Ali Akbar was one of the early band of Indian classical musicians who took Indian traditional music to the world - especially to the US and helped it carve a niche for itself.

He is the creator of several famous ragas, including Gauri Manjari, Lajwanti, Madhavi and Madhu Malati.

He gave his first public performance at the age of 13. In his early 20s, the sarod exponent cut his first HMV label and subsequently became the court musician of the Maharaja of Jodhpur for seven years. He learnt music from his father Ustad Allauddin Khan as well as uncle Fakir Aftabuddin. He was also part of the Uday Shankar's music and dance ensemble.

His upbringing was austere and he practised music for 18 hours a day.

He founded the Ali Akbar College of Music in Kolkata in 1956 and relocated to US in 1965 to teach Indian music to American youth. He set up the Ali Akbar Khan College of Music in San Rafael near San Francisco and Switzerland. He has millions of fans across the globe.
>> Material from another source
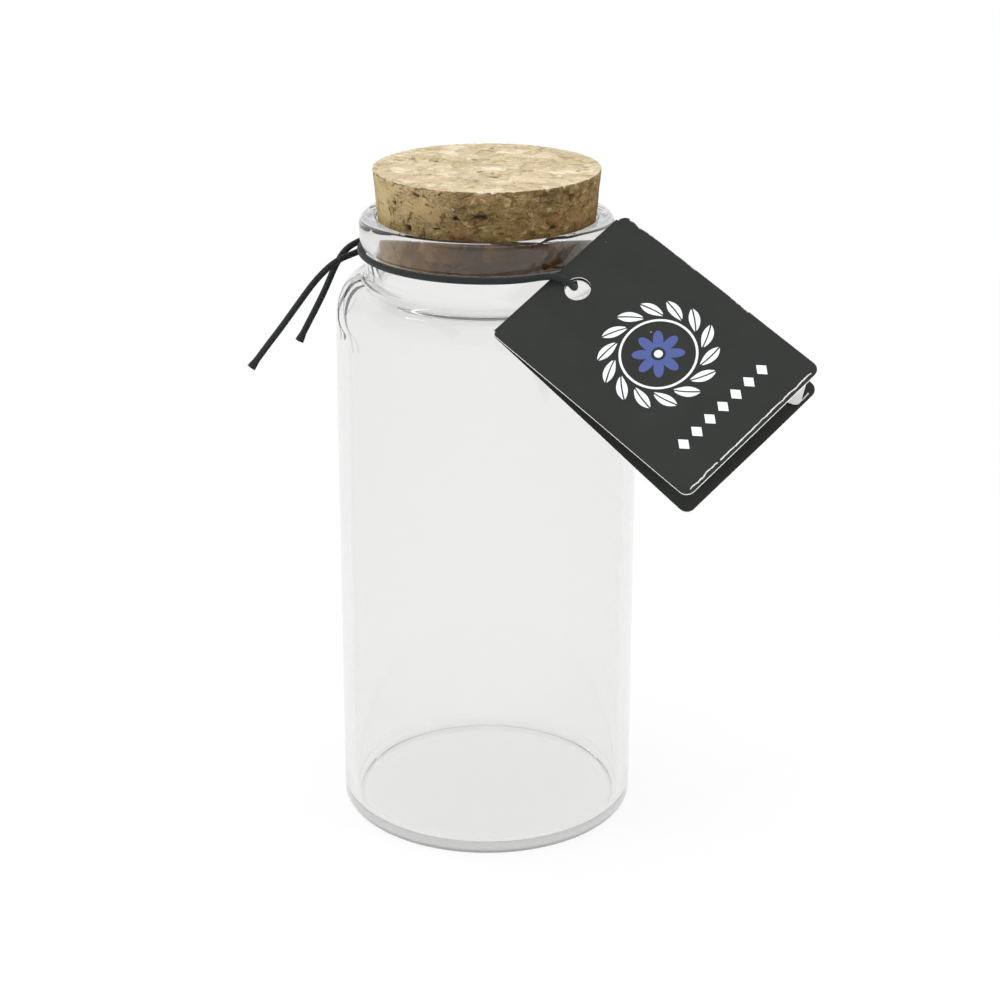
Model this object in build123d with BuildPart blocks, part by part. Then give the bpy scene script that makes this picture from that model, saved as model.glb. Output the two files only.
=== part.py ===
"""Glass jar with a cork stopper and a folded card tag tied round its neck."""
import os
from math import asin, cos, degrees, pi, radians, sin, tan

from build123d import *

# Glass jar
body_diameter = 60.0
jar_height = 125.5
wall = 2.4
floor_thickness = 2.0
floor_crown = 0.6
floor_corner_radius = 2.2
base_edge_radius = 2.2
shoulder_width = 6.0
neck_height = 6.3
shoulder_drop = 8.0
neck_fillet = 1.3
throat_fillet = 1.2
lip_overhang = 1.1
lip_height = 6.3
lip_under_height = 2.4
lip_top_radius = 1.7
mouth_edge_radius = 0.8

# Cork stopper
stopper_taper = 4.957
stopper_height = 16.5
stopper_proud = 9.0
stopper_edge_radius = 0.35
stopper_clearance = 0.15

# Elastic cord: its size, where it leaves the neck, its knot and its melted ends
cord_diameter = 1.3
cord_clearance = 0.25
cord_drop = 0.6
loop_start_angle = -83.0
loop_end_angle = -21.7
loop_lead = 3.0
melted_end_diameter = 1.8
melted_end_length = 1.8
knot_angle = 138.0
knot_turn_radius = 1.05
knot_core_radius = 1.2
knot_spread = 0.6
knot_drop = 0.6
knot_twist = 58.0

# Folded card tag: its size, and how its fold lies beside the lip
tag_width = 35.0
tag_length = 50.0
card_thickness = 0.4
leaf_gap = 0.2
tag_corner_radius = 1.8
tag_hole_diameter = 5.0
tag_hole_offset = 5.0
leaf_opening = 9.2
crease_gap = 0.12
fold_stand_off = 1.45
fold_rise = 0.1
fold_angle = -59.2
tag_heading = -40.5
tag_slope = 25.2
tag_lean = 36.8

body_radius = body_diameter / 2
inner_radius = body_radius - wall
neck_radius = body_radius - shoulder_width
bore_radius = neck_radius - wall
lip_radius = neck_radius + lip_overhang
lip_bottom = jar_height - lip_height
shoulder_height = lip_bottom - neck_height
cord_radius = cord_diameter / 2
loop_radius = neck_radius + cord_clearance + cord_radius
loop_height = lip_bottom - cord_drop
run_share = 0.45


def arc_radii(points):
    """The largest arc that the two runs at each corner of a cord's route leave room for."""
    radii = []
    for before, here, after in zip(points, points[1:], points[2:]):
        run_in = Vector(*here) - Vector(*before)
        run_out = Vector(*after) - Vector(*here)
        half_turn = radians(run_in.get_angle(run_out) / 2)
        radii.append(run_share * min(run_in.length, run_out.length) / tan(half_turn))
    return radii


def polar_point(radius, angle, height):
    """A point at an angle round the jar's axis."""
    return Vector(radius * cos(radians(angle)), radius * sin(radians(angle)), height)


def cord_stretch(name, route, melted=False):
    """A stretch of cord along straight runs joined by arcs, with a flared tip where it was cut hot."""
    radii = arc_radii(route)
    with BuildPart() as stretch:
        with BuildLine() as centre_line:
            FilletPolyline(*route, radius=radii)
        path = centre_line.wires()[0]
        with BuildSketch(Plane(origin=path @ 0, z_dir=path % 0)):
            Circle(cord_radius)
        sweep(path=path)
        swept_volume = stretch.part.volume
        if melted:
            tip_plane = Plane(origin=path @ 1, z_dir=-(path % 1))
            with BuildSketch(tip_plane) as tip_face:
                Circle(melted_end_diameter / 2)
            with BuildSketch(tip_plane.offset(melted_end_length)) as tip_throat:
                Circle(cord_radius)
            loft(sections=[tip_face.sketch, tip_throat.sketch])
    print(name, "length", round(path.length, 2), "volume", round(swept_volume, 2),
          "section times length", round(pi * cord_radius**2 * path.length, 2),
          "radii", [round(radius, 1) for radius in radii])
    return stretch


# Glass jar: one wall between its outer and inner outlines, turned about the axis
shoulder_reach = shoulder_width - neck_fillet
inner_shoulder_height = shoulder_height - wall
inner_shoulder_drop = shoulder_drop - wall / 2
floor_flat_radius = inner_radius - floor_corner_radius
floor_corner_height = floor_thickness + floor_corner_radius
crown_height = floor_thickness + floor_crown
crown_radius = (floor_flat_radius**2 + floor_crown**2) / (2 * floor_crown)
crown_angle = degrees(asin(floor_flat_radius / crown_radius))
with BuildPart() as glass_jar:
    with BuildSketch(Plane.XZ) as glass_section:
        with BuildLine():
            Line((0, 0), (body_radius - base_edge_radius, 0))
            CenterArc((body_radius - base_edge_radius, base_edge_radius), base_edge_radius, -90, 90)
            Line((body_radius, base_edge_radius), (body_radius, shoulder_height - shoulder_drop))
            EllipticalCenterArc((body_radius - shoulder_reach, shoulder_height - shoulder_drop),
                                shoulder_reach, shoulder_drop, 0, arc_size=90)
            CenterArc((neck_radius + neck_fillet, shoulder_height + neck_fillet), neck_fillet, 180, 90)
            Line((neck_radius, shoulder_height + neck_fillet), (neck_radius, lip_bottom))
            EllipticalCenterArc((neck_radius, lip_bottom + lip_under_height),
                                lip_overhang, lip_under_height, -90, arc_size=90)
            Line((lip_radius, lip_bottom + lip_under_height), (lip_radius, jar_height))
            Line((lip_radius, jar_height), (bore_radius, jar_height))
            Line((bore_radius, jar_height), (bore_radius, inner_shoulder_height))
            EllipticalCenterArc((bore_radius, inner_shoulder_height - inner_shoulder_drop),
                                inner_radius - bore_radius, inner_shoulder_drop, 0, arc_size=90)
            Line((inner_radius, inner_shoulder_height - inner_shoulder_drop),
                 (inner_radius, floor_corner_height))
            CenterArc((floor_flat_radius, floor_corner_height), floor_corner_radius, -90, 90)
            CenterArc((0, crown_height - crown_radius), crown_radius, 90 - crown_angle, crown_angle)
            Line((0, crown_height), (0, 0))
        make_face()
        corners = glass_section.vertices()
        fillet(corners.sort_by_distance((lip_radius, jar_height))[0], lip_top_radius)
        fillet(corners.sort_by_distance((bore_radius, jar_height))[0], mouth_edge_radius)
        fillet(corners.sort_by_distance((bore_radius, inner_shoulder_height))[0], throat_fillet)
    revolve(axis=Axis.Z)

# Cork stopper: a cone that meets the mouth just under the rim
stopper_top = jar_height + stopper_proud
stopper_bottom = stopper_top - stopper_height
seat_height = jar_height - mouth_edge_radius
seat_radius = bore_radius - stopper_clearance
stopper_top_radius = seat_radius + (stopper_top - seat_height) * tan(radians(stopper_taper))
stopper_bottom_radius = stopper_top_radius - stopper_height * tan(radians(stopper_taper))
with BuildPart() as cork_stopper:
    with BuildSketch(Plane.XZ) as stopper_section:
        with BuildLine():
            Polyline((0, stopper_bottom), (stopper_bottom_radius, stopper_bottom),
                     (stopper_top_radius, stopper_top), (0, stopper_top), close=True)
        make_face()
        rims = stopper_section.vertices().filter_by(lambda corner: corner.X > 0)
        fillet(rims, stopper_edge_radius)
    revolve(axis=Axis.Z)

# Tag planes: the fold is their Y axis, the leaves lie along X, and Z points out of the front leaf's face
fold_foot = polar_point(lip_radius + fold_stand_off, fold_angle, lip_bottom + fold_rise)
tag_turn = Plane.XY.rotated((tag_lean, tag_slope, tag_heading), ordering=Extrinsic.XYZ)
front_plane = Plane(origin=fold_foot, x_dir=tag_turn.x_dir, z_dir=tag_turn.z_dir)
opening_turn = radians(leaf_opening)
back_plane = Plane(origin=fold_foot,
                   x_dir=front_plane.x_dir * cos(opening_turn) - front_plane.z_dir * sin(opening_turn),
                   z_dir=front_plane.z_dir * cos(opening_turn) + front_plane.x_dir * sin(opening_turn))
spine_radius = card_thickness + leaf_gap / 2
spine_length = tag_width - 2 * tag_corner_radius

# Front leaf: a card with rounded corners and a round hole, which starts just clear of the folded spine
front_start = spine_radius + crease_gap
with BuildPart() as tag_front_leaf:
    with BuildSketch(front_plane.offset(leaf_gap / 2)) as front_outline:
        with Locations((front_start, 0)):
            Rectangle(tag_length - front_start, tag_width, align=(Align.MIN, Align.CENTER))
        fillet(front_outline.vertices(), tag_corner_radius)
        with Locations((tag_hole_offset, 0)):
            Circle(tag_hole_diameter / 2, mode=Mode.SUBTRACT)
    extrude(amount=card_thickness)

# Back leaf: the same card below it, with the folded spine as a round bead between the fold's rounded corners
with BuildPart() as tag_back_leaf:
    with BuildSketch(back_plane.offset(-leaf_gap / 2)) as back_outline:
        Rectangle(tag_length, tag_width, align=(Align.MIN, Align.CENTER))
        fillet(back_outline.vertices(), tag_corner_radius)
        with Locations((tag_hole_offset, 0)):
            Circle(tag_hole_diameter / 2, mode=Mode.SUBTRACT)
    extrude(amount=-card_thickness)
    spine_start = back_plane.from_local_coords((0, -spine_length / 2, 0))
    with BuildSketch(Plane(origin=spine_start, x_dir=back_plane.x_dir, z_dir=back_plane.y_dir)):
        Circle(spine_radius)
    extrude(amount=spine_length)

# Elastic cord held in the neck's groove, from one end of the bight round the back to the other
loop_end = polar_point(loop_radius, loop_end_angle, loop_height)
with BuildPart() as neck_cord:
    with BuildSketch(Plane(origin=loop_end, z_dir=polar_point(1, loop_end_angle + 90, 0))):
        Circle(cord_radius)
    revolve(axis=Axis.Z, revolution_arc=360 + loop_start_angle - loop_end_angle)

# The tag's loop: off the neck, over the fold, down through both holes and back to the neck
lead_in = polar_point(1, loop_start_angle + 90, 0) * loop_lead
lead_out = polar_point(1, loop_end_angle + 90, 0) * loop_lead
loop_start = polar_point(loop_radius, loop_start_angle, loop_height)
over_the_tag = [(-0.1, -1.4, 1.45), (3.8, -0.3, 1.55), (5.3, 0.5, -2.6), (3.6, 5.8, -5.9)]
tag_loop_route = [loop_start, loop_start + lead_in,
                  *[front_plane.from_local_coords(point) for point in over_the_tag],
                  loop_end - lead_out, loop_end]
tag_loop = cord_stretch("tag_loop", tag_loop_route)

# The knot behind the neck: two turns of the cord, crossed round the loop, with the strands inside as a core
knot_radius = neck_radius + cord_clearance + knot_turn_radius + cord_radius + knot_spread / 2
knot_centre = polar_point(knot_radius, knot_angle, loop_height - knot_drop)
knot_plane = Plane(origin=knot_centre, x_dir=polar_point(1, knot_angle, 0), z_dir=(0, 0, 1))
with BuildPart(knot_plane) as cord_knot:
    for side in (-1, 1):
        with Locations(Location((side * knot_spread / 2, 0, 0), (90 + side * knot_twist / 2, 0, 0))):
            Torus(knot_turn_radius, cord_radius)
    Sphere(knot_core_radius)

# The two loose ends of the cord, from the knot to their melted tips
long_tail_route = [(-20.1, 16.9, 117.1), (-22.5, 12.6, 115.8), (-26.1, 8.4, 115.3), (-30.2, 4.8, 114.5),
                   (-34.0, 2.4, 111.3), (-37.4, 0.8, 106.9), (-40.9, -0.4, 102.2), (-44.4, -1.3, 97.8),
                   (-47.0, -2.0, 94.3)]
short_tail_route = [(-19.9, 17.2, 118.8), (-22.1, 14.1, 118.0), (-25.2, 11.0, 117.2), (-28.3, 9.0, 116.0),
                    (-30.4, 7.6, 112.9), (-32.2, 6.5, 108.7), (-34.3, 5.6, 104.5), (-36.1, 5.0, 101.2),
                    (-37.8, 4.4, 97.9)]
long_tail = cord_stretch("long_tail", long_tail_route, melted=True)
short_tail = cord_stretch("short_tail", short_tail_route, melted=True)

os.makedirs("parts", exist_ok=True)
pieces = {"glass_jar": glass_jar, "cork_stopper": cork_stopper, "neck_cord": neck_cord, "tag_loop": tag_loop,
          "cord_knot": cord_knot, "long_tail": long_tail, "short_tail": short_tail,
          "tag_back_leaf": tag_back_leaf, "tag_front_leaf": tag_front_leaf}
for name, piece in pieces.items():
    piece.part.label = name
    export_step(piece.part, "parts/" + name + ".step")
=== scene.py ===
"""Glass jar with a cork stopper, and a folded card tag tied to its neck with elastic cord."""
from math import atan2, cos, hypot, pi, radians, sin, sqrt, tan

import bpy
from bpy.props import FloatProperty, FloatVectorProperty, IntProperty, PointerProperty
from mathutils import Euler, Matrix, Vector, noise


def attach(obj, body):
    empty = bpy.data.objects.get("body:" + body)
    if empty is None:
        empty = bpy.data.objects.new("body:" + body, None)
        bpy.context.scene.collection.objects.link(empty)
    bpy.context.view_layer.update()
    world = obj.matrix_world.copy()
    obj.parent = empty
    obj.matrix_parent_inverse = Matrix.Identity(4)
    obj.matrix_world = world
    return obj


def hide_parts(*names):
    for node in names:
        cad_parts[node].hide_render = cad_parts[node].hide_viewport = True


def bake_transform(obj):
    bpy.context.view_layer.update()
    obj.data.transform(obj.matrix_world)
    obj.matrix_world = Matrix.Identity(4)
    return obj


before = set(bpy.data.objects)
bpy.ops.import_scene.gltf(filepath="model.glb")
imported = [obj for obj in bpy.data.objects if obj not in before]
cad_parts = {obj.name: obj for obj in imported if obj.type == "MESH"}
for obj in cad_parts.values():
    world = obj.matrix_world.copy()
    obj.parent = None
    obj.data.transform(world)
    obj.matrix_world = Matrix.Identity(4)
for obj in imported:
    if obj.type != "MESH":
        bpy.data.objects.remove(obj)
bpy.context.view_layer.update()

bl_info = {
    "name": "Corked glass jar",
    "version": (1, 0, 0),
    "blender": (4, 5, 0),
    "location": "View3D > Sidebar > Jar",
    "description": "Builds a corked glass jar with a tied card tag",
    "category": "Add Mesh",
}

MM = 0.001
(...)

Musician-writer Peter Lavezzoli, in his book 'Bhairavi' says Ali Akbar Khan was the first Indian classical musician to appear on US television. At the request of violinist Yehudi Menuhin, Ali Akbar visited the US in 1955 and performed at the Museum of Modern Art in New York. He also cut an LP - the first recording of Indian classical music - in the US.

Ali Akbar Khan composed the songs and background score for the 1953 movie Aandhiyan, a Navketan production directed by Chetan Anand, starring Dev Anand and Kalpana Kartik. The music was widely acclaimed, Dutt said.

His list of awards is long. In 1960, he was conferred the Best Musician of the Year Award for his work in the movie Hungry Stones directed by Tapan Sinha and in 1963 he was honoured with the President of India Award. He was also given the Padma Bhushan and the Padma Vibushan by the government.

Besides, he won several prestigious awards in US and Britain.